“Gilbert may reject U.S. funding.”
Like me, you might’ve awakened to that headline in the Arizona Republic last week. The article reports that the Gilbert Town Council, in a study session, voted 4-1 to reject $800,000 in federal grant money, with Councilman Ben Cooper being the dissenting vote.
Like the council majority, I believe our government must do a better job of corralling the ever-expanding debt. We have to make serious changes in programs that bleed our budget. Major entitlement programs need careful reform. Almost everyone agrees about that.
I get the principle behind the rejection, but I’m confused.

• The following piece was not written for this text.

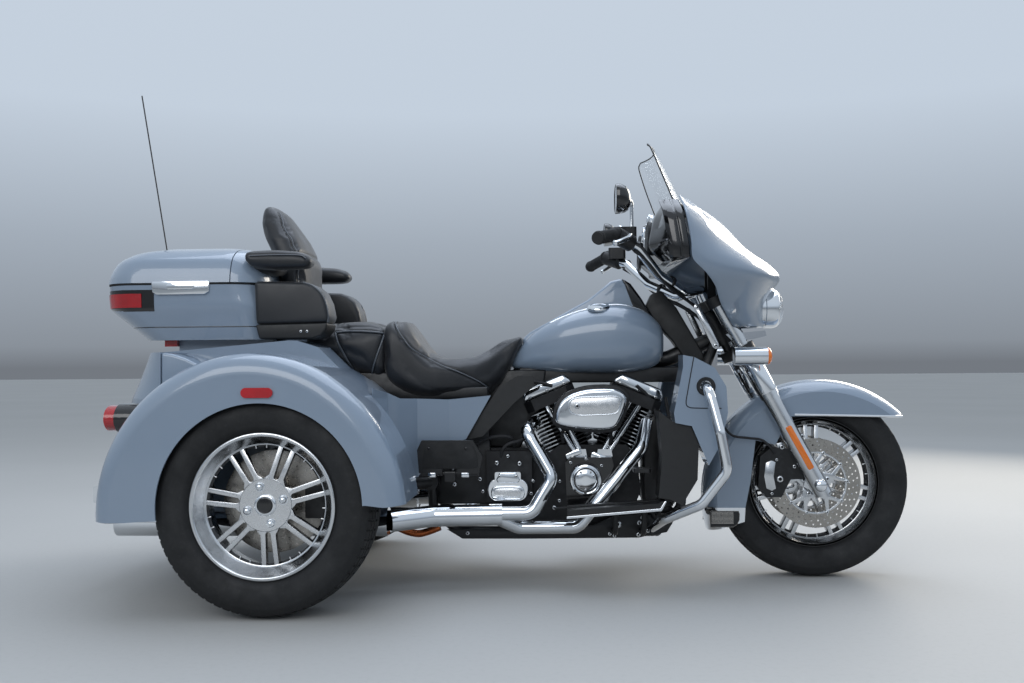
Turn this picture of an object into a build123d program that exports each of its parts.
"""A full-size touring trike: one steered front wheel, a V-twin engine, a handlebar-mounted
fairing, and two rear wheels under wide fenders with a trunk and a top box between them.

Frame: +X points forward, +Y to the rider's left, +Z up, and Z = 0 is the floor. Lengths are
in millimetres. Places along the machine are stations: distances forward of the rear axle.
"""
import os
from math import asin, cos, radians, sin, tan

from build123d import *

os.makedirs("parts", exist_ok=True)

# Driving dimensions: the whole machine
wheelbase = 1675
origin_station = 614
running_gap = 0.05
seat_gap = 0.3
moving_gap = 6

# Rear wheels
rear_track = 1150
rear_tyre_radius = 318
rear_tyre_width = 205
rear_rim_radius = 208
rear_rim_width = 176

# Front wheel
front_tyre_radius = 315
front_tyre_width = 130
front_rim_radius = 214
front_rim_width = 96

# Spokes of all three wheels
spoke_pairs = 7
spoke_width = 13
spoke_depth = 24
rear_spoke_turn = 17
front_spoke_turn = -13
rim_wall = 7
rim_flange = 8

# Steering
head_angle = 26
trail = 100
fork_angle = 28
fork_spacing = 230
slider_radius = 29
fork_tube_radius = 24.5
slider_length = 325
front_axle_radius = 12.5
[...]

This Council majority — driven by tea-party values — rejects $800,000 in grants that mostly go to public safety and the elderly, on the heels of slowly eliminating the town’s own contributions to non-profits. Apparently, the majority believes that helping the poor and elderly in our town is a function of the private sector.
But at the same time, this same majority has no problems creating a slush fund to use for corporate welfare, money they throw at businesses in the form of subsidies and breaks to attract those businesses to town. This council has doled out tax breaks and other subsidies to out of town businesses to attract them to Gilbert, on the supposition that future sales tax revenues plus will someday, hopefully, offset the immediate costs the town incurs.
But isn’t that just another form of welfare? And aren’t our tea-party conservatives supposed to believe that welfare is bad, that it breeds a kind of permanent welfare class? And if so, are they not only creating a welfare class in Gilbert — businesses coming to town expecting some kind of break from the town — aren’t they also now getting themselves in the business of picking winners and losers, something the tea party types are allegedly adamantly against?
How is welfare for the poor bad and corporate welfare good?
I’d like the majority to address that.
But that’s not my only confusion.
In the article, Mayor John Lewis had this to say about funding for housing:
“There will be a day when we need it [the funds for housing] . . . but right now, the impression is there’s a need, but not of great magnitude.”
Okay, fine, but that’s not what others of Mayor Lewis’ ideology claim.
Just a few weeks ago, Gilbert School Board member Julie Smith, a political soul mate of the town council majority, voted against placing an override on the November ballot.
In part, she said, because so many Gilbert families were hurting, some desperately.
Which is it? Are we a town where the federal grant money is unnecessary, or are we so poor that a school override — which doesn’t raise taxes, by the way — will break many of the desperate poor living in Gilbert?
I’m confused. Hopefully, the council will make my confusion disappear when they meet to actually vote on the federal grants.
I hope they explain why they continue to cut funding for the neediest in town while continuing to give breaks to businesses in town. I hope they clear up how much of our town is still hurting from the recession.
Of course, I don’t believe they can explain the latter. And I’ll bet they don’t want to even touch on the former.
Mike McClellan is a Gilbert resident and former English teacher at Dobson High School in Mesa.